Copy all the material below, exactly as it stands.

(begin)

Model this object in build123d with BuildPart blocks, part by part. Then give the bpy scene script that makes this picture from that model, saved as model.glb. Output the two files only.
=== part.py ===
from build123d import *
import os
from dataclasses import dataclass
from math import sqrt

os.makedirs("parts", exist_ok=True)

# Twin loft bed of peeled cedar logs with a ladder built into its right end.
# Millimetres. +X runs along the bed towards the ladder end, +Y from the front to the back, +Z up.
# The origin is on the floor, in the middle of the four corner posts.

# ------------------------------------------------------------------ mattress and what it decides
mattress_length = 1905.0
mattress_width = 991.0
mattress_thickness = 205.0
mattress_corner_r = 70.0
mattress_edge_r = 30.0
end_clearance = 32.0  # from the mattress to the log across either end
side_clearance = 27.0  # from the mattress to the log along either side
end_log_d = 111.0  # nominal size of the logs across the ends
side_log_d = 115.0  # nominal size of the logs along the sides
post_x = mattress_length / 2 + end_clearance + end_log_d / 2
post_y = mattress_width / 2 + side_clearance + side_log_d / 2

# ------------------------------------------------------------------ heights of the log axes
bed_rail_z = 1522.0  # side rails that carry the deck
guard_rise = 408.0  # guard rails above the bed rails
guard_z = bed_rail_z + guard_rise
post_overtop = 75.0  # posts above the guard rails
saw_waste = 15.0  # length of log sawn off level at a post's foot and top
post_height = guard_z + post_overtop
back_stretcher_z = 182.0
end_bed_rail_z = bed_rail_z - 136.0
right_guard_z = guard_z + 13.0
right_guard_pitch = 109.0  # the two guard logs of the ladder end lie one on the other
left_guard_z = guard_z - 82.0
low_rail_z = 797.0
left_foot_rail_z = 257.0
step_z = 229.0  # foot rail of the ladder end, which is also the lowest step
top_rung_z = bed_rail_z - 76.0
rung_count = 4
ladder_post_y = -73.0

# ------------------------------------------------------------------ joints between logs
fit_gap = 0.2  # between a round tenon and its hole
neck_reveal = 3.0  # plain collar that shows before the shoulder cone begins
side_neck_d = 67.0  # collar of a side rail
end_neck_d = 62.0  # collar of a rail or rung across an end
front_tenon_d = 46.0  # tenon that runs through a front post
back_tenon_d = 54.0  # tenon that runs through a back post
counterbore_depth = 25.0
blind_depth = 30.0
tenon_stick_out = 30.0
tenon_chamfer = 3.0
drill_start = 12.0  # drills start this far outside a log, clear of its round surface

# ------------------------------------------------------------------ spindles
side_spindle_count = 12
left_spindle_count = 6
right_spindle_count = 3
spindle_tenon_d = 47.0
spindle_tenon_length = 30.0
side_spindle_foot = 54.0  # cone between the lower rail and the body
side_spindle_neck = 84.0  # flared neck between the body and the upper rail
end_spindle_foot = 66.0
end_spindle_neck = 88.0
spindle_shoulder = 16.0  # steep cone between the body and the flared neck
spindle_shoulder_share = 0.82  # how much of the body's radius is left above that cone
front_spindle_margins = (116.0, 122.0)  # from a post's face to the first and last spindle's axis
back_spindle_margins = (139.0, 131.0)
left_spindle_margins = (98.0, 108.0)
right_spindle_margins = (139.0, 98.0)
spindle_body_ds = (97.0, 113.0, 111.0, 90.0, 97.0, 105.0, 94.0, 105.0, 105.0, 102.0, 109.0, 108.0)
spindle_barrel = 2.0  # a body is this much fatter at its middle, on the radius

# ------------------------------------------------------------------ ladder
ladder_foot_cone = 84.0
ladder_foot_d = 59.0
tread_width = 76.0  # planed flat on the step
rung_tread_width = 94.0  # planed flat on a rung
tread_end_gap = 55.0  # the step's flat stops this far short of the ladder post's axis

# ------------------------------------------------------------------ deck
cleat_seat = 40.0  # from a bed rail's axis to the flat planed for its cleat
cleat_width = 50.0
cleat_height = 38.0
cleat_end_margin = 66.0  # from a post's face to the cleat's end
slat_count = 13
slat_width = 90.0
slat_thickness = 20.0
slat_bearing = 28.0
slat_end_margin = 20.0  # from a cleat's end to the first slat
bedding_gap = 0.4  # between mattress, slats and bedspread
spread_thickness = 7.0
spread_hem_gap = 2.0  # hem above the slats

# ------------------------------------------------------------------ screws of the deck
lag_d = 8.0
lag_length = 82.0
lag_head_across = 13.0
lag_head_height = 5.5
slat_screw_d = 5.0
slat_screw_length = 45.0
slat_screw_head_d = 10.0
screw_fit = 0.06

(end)

WRITTEN ANSWER:
Model this object in build123d with BuildPart blocks, part by part. Then give the bpy scene script that makes this picture from that model, saved as model.glb. Output the two files only.
=== part.py ===
from build123d import *
import os
from dataclasses import dataclass
from math import sqrt

os.makedirs("parts", exist_ok=True)

# Twin loft bed of peeled cedar logs with a ladder built into its right end.
# Millimetres. +X runs along the bed towards the ladder end, +Y from the front to the back, +Z up.
# The origin is on the floor, in the middle of the four corner posts.

# ------------------------------------------------------------------ mattress and what it decides
mattress_length = 1905.0
mattress_width = 991.0
mattress_thickness = 205.0
mattress_corner_r = 70.0
mattress_edge_r = 30.0
end_clearance = 32.0  # from the mattress to the log across either end
side_clearance = 27.0  # from the mattress to the log along either side
end_log_d = 111.0  # nominal size of the logs across the ends
side_log_d = 115.0  # nominal size of the logs along the sides
post_x = mattress_length / 2 + end_clearance + end_log_d / 2
post_y = mattress_width / 2 + side_clearance + side_log_d / 2

# ------------------------------------------------------------------ heights of the log axes
bed_rail_z = 1522.0  # side rails that carry the deck
guard_rise = 408.0  # guard rails above the bed rails
guard_z = bed_rail_z + guard_rise
post_overtop = 75.0  # posts above the guard rails
saw_waste = 15.0  # length of log sawn off level at a post's foot and top
post_height = guard_z + post_overtop
back_stretcher_z = 182.0
end_bed_rail_z = bed_rail_z - 136.0
right_guard_z = guard_z + 13.0
right_guard_pitch = 109.0  # the two guard logs of the ladder end lie one on the other
left_guard_z = guard_z - 82.0
low_rail_z = 797.0
left_foot_rail_z = 257.0
step_z = 229.0  # foot rail of the ladder end, which is also the lowest step
top_rung_z = bed_rail_z - 76.0
rung_count = 4
ladder_post_y = -73.0

# ------------------------------------------------------------------ joints between logs
fit_gap = 0.2  # between a round tenon and its hole
neck_reveal = 3.0  # plain collar that shows before the shoulder cone begins
side_neck_d = 67.0  # collar of a side rail
end_neck_d = 62.0  # collar of a rail or rung across an end
front_tenon_d = 46.0  # tenon that runs through a front post
back_tenon_d = 54.0  # tenon that runs through a back post
counterbore_depth = 25.0
blind_depth = 30.0
tenon_stick_out = 30.0
tenon_chamfer = 3.0
drill_start = 12.0  # drills start this far outside a log, clear of its round surface

# ------------------------------------------------------------------ spindles
side_spindle_count = 12
left_spindle_count = 6
right_spindle_count = 3
spindle_tenon_d = 47.0
spindle_tenon_length = 30.0
side_spindle_foot = 54.0  # cone between the lower rail and the body
side_spindle_neck = 84.0  # flared neck between the body and the upper rail
end_spindle_foot = 66.0
end_spindle_neck = 88.0
spindle_shoulder = 16.0  # steep cone between the body and the flared neck
spindle_shoulder_share = 0.82  # how much of the body's radius is left above that cone
front_spindle_margins = (116.0, 122.0)  # from a post's face to the first and last spindle's axis
back_spindle_margins = (139.0, 131.0)
left_spindle_margins = (98.0, 108.0)
right_spindle_margins = (139.0, 98.0)
spindle_body_ds = (97.0, 113.0, 111.0, 90.0, 97.0, 105.0, 94.0, 105.0, 105.0, 102.0, 109.0, 108.0)
spindle_barrel = 2.0  # a body is this much fatter at its middle, on the radius

# ------------------------------------------------------------------ ladder
ladder_foot_cone = 84.0
ladder_foot_d = 59.0
tread_width = 76.0  # planed flat on the step
rung_tread_width = 94.0  # planed flat on a rung
tread_end_gap = 55.0  # the step's flat stops this far short of the ladder post's axis

# ------------------------------------------------------------------ deck
cleat_seat = 40.0  # from a bed rail's axis to the flat planed for its cleat
cleat_width = 50.0
cleat_height = 38.0
cleat_end_margin = 66.0  # from a post's face to the cleat's end
slat_count = 13
slat_width = 90.0
slat_thickness = 20.0
slat_bearing = 28.0
slat_end_margin = 20.0  # from a cleat's end to the first slat
bedding_gap = 0.4  # between mattress, slats and bedspread
spread_thickness = 7.0
spread_hem_gap = 2.0  # hem above the slats

# ------------------------------------------------------------------ screws of the deck
lag_d = 8.0
lag_length = 82.0
lag_head_across = 13.0
lag_head_height = 5.5
slat_screw_d = 5.0
slat_screw_length = 45.0
slat_screw_head_d = 10.0
screw_fit = 0.06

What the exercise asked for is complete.